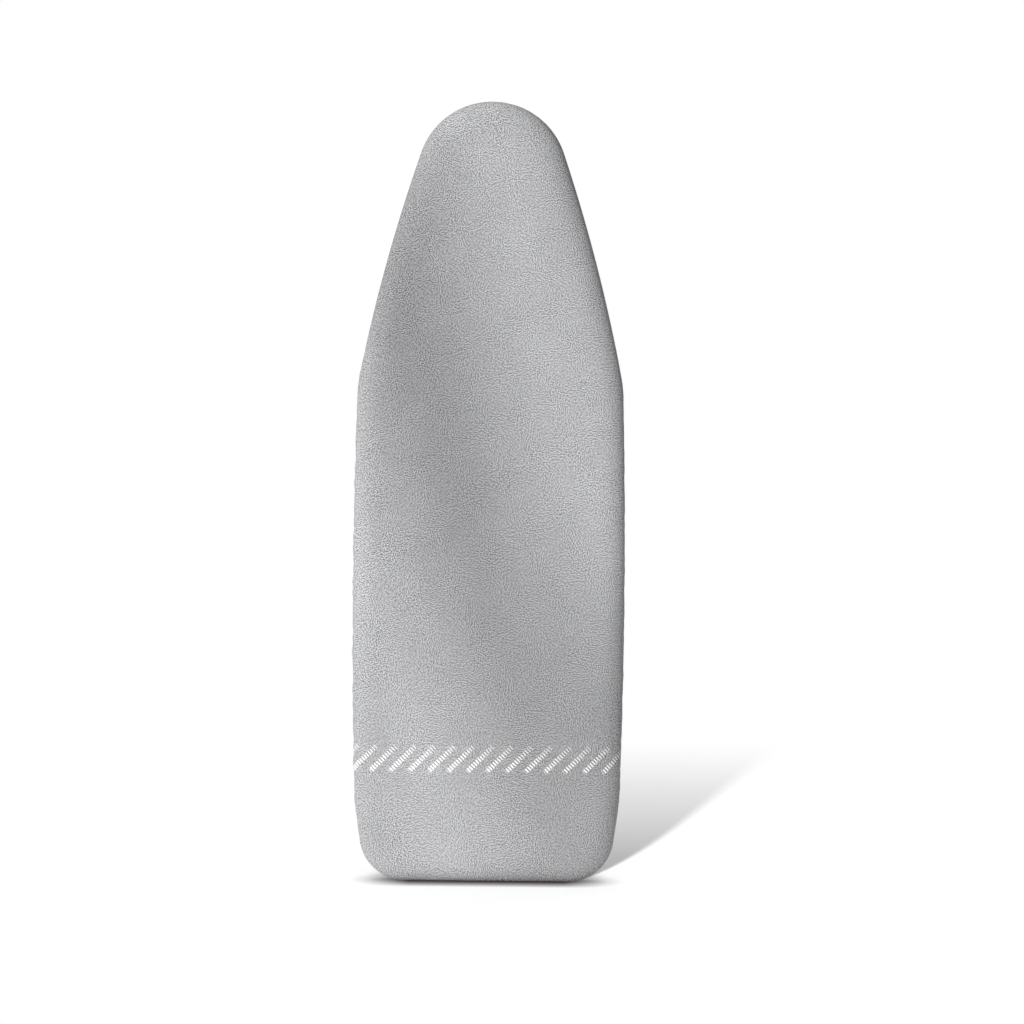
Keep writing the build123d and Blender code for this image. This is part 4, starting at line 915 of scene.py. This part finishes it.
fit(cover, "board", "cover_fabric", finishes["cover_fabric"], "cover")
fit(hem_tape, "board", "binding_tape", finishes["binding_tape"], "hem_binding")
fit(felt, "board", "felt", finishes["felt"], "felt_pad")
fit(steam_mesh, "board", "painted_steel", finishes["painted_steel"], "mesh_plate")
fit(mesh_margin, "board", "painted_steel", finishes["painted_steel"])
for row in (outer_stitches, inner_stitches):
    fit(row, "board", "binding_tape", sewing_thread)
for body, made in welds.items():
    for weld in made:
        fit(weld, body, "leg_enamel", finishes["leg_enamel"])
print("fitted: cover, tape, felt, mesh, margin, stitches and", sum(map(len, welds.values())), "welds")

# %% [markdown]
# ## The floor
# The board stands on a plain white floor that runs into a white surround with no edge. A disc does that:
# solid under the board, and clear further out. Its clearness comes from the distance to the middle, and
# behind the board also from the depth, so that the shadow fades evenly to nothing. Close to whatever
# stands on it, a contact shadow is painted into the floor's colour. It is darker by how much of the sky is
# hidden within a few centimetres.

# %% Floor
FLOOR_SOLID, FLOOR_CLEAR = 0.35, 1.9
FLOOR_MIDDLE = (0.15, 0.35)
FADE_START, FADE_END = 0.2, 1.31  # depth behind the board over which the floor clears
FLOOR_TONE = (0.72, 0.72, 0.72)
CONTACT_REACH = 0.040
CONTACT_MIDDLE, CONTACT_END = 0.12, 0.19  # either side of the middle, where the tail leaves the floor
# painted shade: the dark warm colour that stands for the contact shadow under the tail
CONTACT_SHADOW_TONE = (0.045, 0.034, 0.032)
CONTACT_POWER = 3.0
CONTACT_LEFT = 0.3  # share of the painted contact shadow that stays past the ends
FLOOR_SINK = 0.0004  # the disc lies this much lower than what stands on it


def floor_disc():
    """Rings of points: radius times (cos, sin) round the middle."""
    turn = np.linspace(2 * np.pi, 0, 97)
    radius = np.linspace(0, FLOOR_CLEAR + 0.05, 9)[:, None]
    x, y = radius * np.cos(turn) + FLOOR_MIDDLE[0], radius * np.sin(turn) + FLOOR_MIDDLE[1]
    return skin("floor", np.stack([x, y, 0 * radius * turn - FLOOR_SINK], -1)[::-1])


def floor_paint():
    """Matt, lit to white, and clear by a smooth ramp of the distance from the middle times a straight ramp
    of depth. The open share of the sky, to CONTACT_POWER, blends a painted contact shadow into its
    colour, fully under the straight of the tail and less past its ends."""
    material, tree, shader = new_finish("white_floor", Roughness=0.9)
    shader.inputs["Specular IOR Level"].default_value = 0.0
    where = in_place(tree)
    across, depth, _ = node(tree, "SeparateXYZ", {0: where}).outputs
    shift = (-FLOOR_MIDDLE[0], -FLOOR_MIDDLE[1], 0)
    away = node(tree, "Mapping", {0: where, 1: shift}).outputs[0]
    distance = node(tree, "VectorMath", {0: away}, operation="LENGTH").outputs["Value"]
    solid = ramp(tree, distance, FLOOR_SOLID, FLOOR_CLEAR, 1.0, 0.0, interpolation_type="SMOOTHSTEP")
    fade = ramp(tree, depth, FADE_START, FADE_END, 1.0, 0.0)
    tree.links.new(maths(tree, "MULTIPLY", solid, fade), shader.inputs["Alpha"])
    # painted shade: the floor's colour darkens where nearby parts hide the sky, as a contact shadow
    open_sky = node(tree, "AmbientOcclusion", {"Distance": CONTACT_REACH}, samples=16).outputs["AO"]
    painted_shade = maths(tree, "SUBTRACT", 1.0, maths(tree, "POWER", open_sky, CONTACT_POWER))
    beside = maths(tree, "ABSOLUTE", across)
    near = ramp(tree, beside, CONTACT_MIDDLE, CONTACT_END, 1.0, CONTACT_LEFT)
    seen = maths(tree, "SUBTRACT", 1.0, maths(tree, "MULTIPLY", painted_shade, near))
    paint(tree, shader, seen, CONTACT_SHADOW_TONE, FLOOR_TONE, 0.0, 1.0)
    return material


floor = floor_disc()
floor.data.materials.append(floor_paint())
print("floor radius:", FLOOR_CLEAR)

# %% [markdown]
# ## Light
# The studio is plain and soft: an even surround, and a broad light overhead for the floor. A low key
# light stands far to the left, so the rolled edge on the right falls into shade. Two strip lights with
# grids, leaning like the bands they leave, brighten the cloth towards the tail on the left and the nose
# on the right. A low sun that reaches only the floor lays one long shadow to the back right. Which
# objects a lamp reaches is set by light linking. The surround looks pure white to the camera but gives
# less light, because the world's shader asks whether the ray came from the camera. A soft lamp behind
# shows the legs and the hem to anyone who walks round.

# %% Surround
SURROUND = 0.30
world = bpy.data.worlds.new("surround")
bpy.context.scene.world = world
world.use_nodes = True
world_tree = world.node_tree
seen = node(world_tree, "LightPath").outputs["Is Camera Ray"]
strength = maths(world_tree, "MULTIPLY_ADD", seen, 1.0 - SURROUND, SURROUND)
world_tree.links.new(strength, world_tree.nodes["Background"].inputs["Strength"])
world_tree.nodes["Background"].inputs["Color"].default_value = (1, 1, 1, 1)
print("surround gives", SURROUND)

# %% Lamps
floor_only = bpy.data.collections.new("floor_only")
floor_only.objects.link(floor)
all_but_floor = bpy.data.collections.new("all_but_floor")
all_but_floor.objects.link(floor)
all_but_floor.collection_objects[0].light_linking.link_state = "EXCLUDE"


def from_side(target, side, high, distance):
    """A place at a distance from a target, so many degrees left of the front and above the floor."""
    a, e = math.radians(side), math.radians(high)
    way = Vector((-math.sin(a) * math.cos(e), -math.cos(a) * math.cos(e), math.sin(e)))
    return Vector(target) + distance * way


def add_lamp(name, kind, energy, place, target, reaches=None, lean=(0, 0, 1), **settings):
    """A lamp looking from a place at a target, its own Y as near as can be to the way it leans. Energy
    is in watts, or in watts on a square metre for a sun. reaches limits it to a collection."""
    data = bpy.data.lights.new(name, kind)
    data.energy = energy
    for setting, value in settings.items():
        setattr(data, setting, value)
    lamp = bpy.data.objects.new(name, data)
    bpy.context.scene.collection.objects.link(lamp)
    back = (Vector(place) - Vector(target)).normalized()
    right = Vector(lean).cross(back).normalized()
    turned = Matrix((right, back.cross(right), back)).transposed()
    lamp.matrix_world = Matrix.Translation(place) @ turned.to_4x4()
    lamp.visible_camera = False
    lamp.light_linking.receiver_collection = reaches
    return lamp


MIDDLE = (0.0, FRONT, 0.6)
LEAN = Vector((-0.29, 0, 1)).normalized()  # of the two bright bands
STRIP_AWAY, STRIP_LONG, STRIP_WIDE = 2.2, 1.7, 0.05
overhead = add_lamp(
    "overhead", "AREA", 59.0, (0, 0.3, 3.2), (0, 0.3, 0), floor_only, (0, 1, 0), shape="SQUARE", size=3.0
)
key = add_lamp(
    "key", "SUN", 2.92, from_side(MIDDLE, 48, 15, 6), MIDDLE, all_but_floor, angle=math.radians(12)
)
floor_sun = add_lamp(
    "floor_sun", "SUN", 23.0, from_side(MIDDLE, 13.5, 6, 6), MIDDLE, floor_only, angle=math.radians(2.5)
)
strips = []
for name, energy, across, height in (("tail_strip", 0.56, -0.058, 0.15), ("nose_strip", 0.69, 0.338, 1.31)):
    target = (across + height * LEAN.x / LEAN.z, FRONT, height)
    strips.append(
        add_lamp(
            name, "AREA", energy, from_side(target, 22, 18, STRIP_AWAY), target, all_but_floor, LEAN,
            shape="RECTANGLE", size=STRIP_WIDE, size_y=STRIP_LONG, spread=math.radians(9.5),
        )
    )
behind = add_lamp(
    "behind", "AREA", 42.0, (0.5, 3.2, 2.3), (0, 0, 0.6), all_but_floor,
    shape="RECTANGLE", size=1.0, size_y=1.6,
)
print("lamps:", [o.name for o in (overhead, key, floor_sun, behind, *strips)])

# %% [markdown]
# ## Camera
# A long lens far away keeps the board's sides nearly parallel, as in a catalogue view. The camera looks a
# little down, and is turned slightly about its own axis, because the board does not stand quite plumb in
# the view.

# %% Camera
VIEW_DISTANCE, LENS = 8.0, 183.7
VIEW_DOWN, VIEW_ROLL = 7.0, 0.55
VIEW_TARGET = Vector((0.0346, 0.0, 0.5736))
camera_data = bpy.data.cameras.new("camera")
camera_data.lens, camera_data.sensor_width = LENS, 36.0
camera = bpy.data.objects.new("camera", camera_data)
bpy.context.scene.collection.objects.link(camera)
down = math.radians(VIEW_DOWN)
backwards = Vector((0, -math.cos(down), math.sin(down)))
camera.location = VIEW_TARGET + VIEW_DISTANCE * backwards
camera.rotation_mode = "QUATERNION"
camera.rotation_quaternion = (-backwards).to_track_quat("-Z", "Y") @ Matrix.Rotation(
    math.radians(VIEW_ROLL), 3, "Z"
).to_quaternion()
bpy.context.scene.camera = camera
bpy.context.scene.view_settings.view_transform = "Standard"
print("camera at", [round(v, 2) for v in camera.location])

++++++++++++++++++++

* **Directions for this task**
Find every line of the data that holds the string "scene", then say how many there are and nothing else.

* **Output for this task**
6